TASK
Repeat the whole listing exactly as written.

STORED DATA
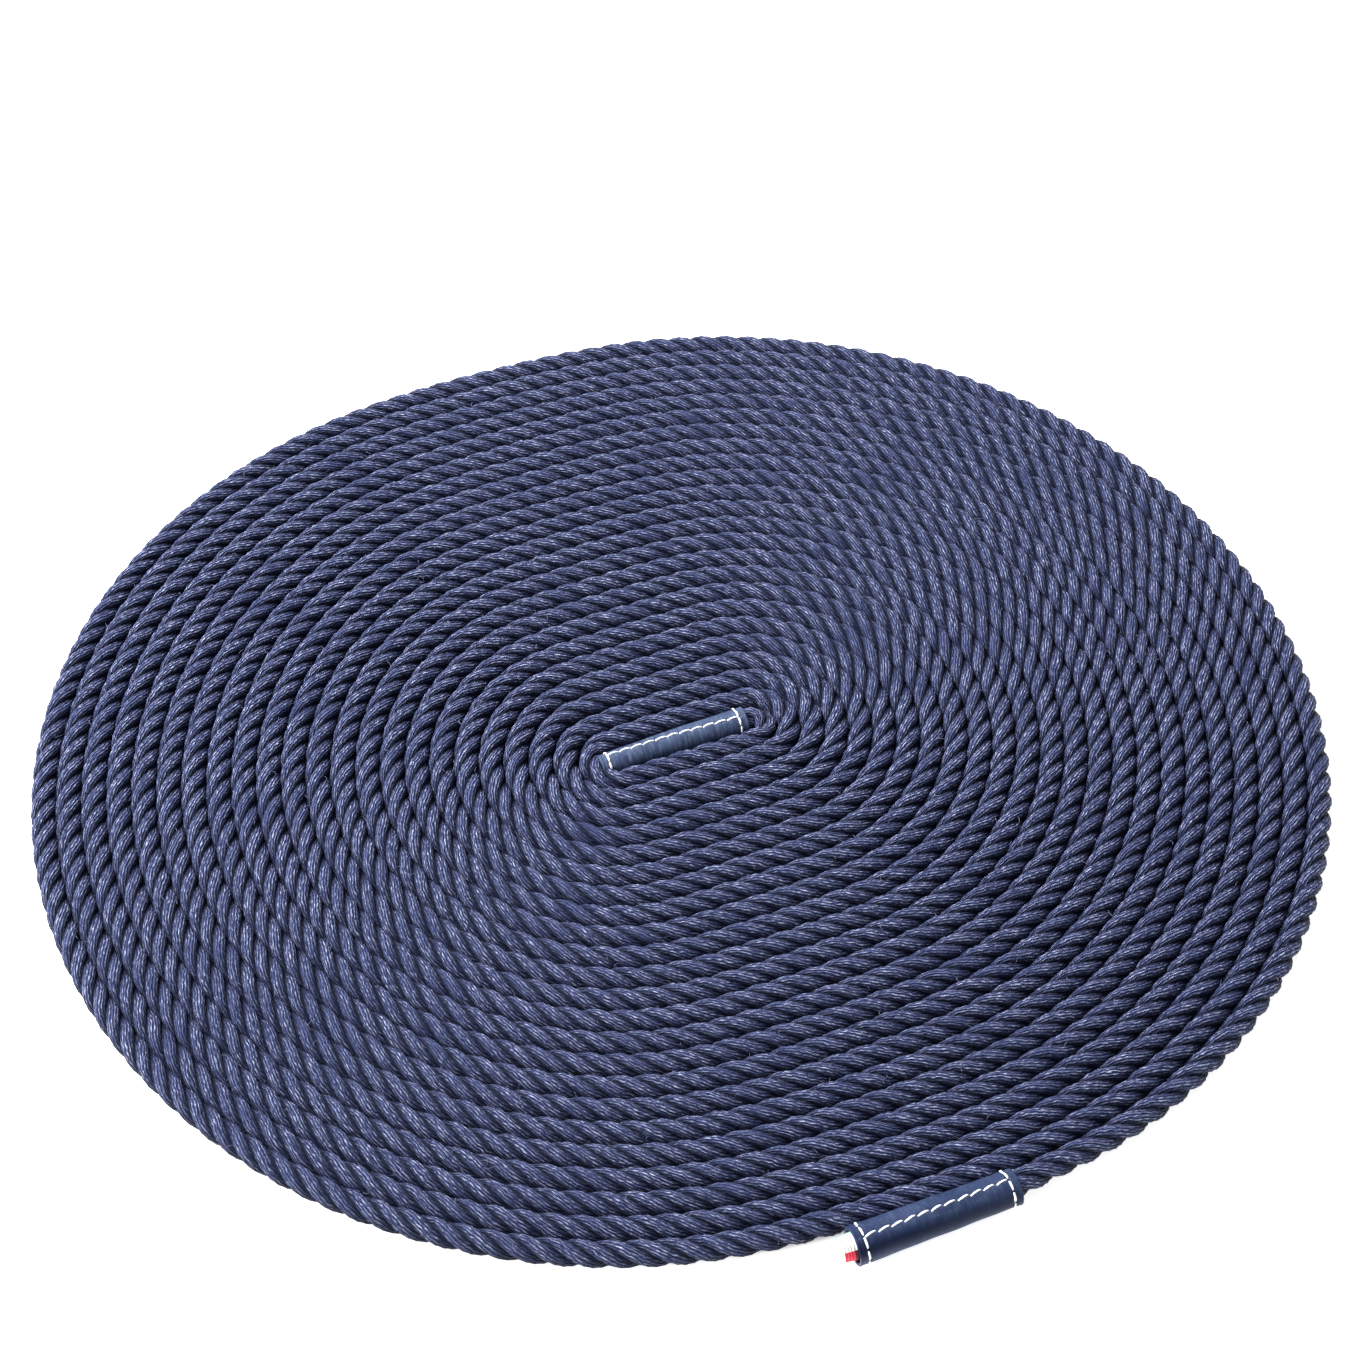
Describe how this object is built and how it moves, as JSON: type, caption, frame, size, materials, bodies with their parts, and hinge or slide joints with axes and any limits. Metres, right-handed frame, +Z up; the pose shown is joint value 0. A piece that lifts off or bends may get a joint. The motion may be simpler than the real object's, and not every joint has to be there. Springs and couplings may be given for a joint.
{
  "type": "coiled dock line",
  "caption": "Three-strand mooring rope wound into a flat oval coil, each end in a stitched leather chafe sleeve, with a small ribbon tab in the outer sleeve.",
  "frame": {"origin": "middle of the whole object's outline seen from above, on the plane it lies on", "axes": "+Z up, +X along both leather sleeves towards the end where the rope leaves them, +Y away from the outer sleeve"},
  "size_m": [0.5304, 0.4875, 0.0149],
  "materials": {
    "rope": "matt, three strands of navy yarn",
    "leather": "smooth, semi-gloss navy",
    "thread": "waxed white thread",
    "ribbon": "ribbed ribbon in red, white and green"
  },
  "bodies": {
    "root": {"rope_coil": "rope", "rope_inner_end": "rope", "rope_outer_end": "rope", "inner_sleeve": "leather", "outer_sleeve": "leather", "inner_seam_stitches": "thread", "outer_seam_stitches": "thread", "inner_ring_stitches": "thread", "outer_ring_stitches": "thread", "ribbon_tab": "ribbon"}
  },
  "joints": []
}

TASK ANSWER
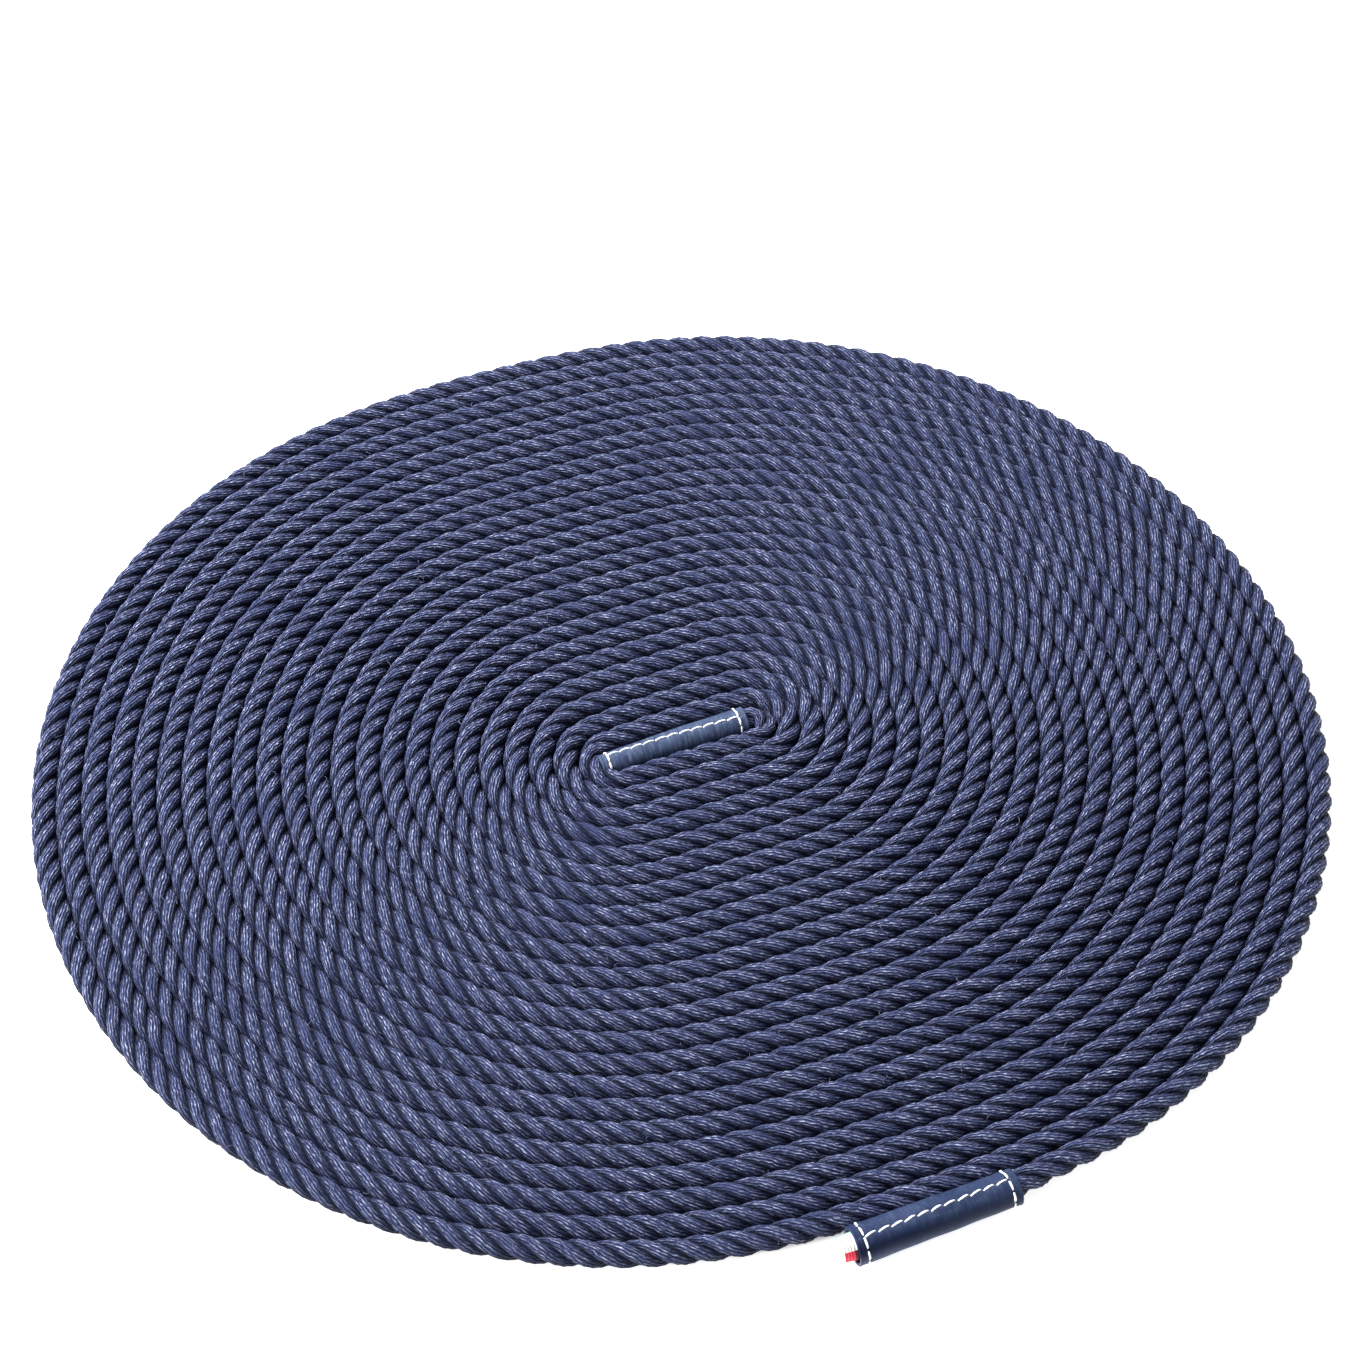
Describe how this object is built and how it moves, as JSON: type, caption, frame, size, materials, bodies with their parts, and hinge or slide joints with axes and any limits. Metres, right-handed frame, +Z up; the pose shown is joint value 0. A piece that lifts off or bends may get a joint. The motion may be simpler than the real object's, and not every joint has to be there. Springs and couplings may be given for a joint.
{
  "type": "coiled dock line",
  "caption": "Three-strand mooring rope wound into a flat oval coil, each end in a stitched leather chafe sleeve, with a small ribbon tab in the outer sleeve.",
  "frame": {"origin": "middle of the whole object's outline seen from above, on the plane it lies on", "axes": "+Z up, +X along both leather sleeves towards the end where the rope leaves them, +Y away from the outer sleeve"},
  "size_m": [0.5304, 0.4875, 0.0149],
  "materials": {
    "rope": "matt, three strands of navy yarn",
    "leather": "smooth, semi-gloss navy",
    "thread": "waxed white thread",
    "ribbon": "ribbed ribbon in red, white and green"
  },
  "bodies": {
    "root": {"rope_coil": "rope", "rope_inner_end": "rope", "rope_outer_end": "rope", "inner_sleeve": "leather", "outer_sleeve": "leather", "inner_seam_stitches": "thread", "outer_seam_stitches": "thread", "inner_ring_stitches": "thread", "outer_ring_stitches": "thread", "ribbon_tab": "ribbon"}
  },
  "joints": []
}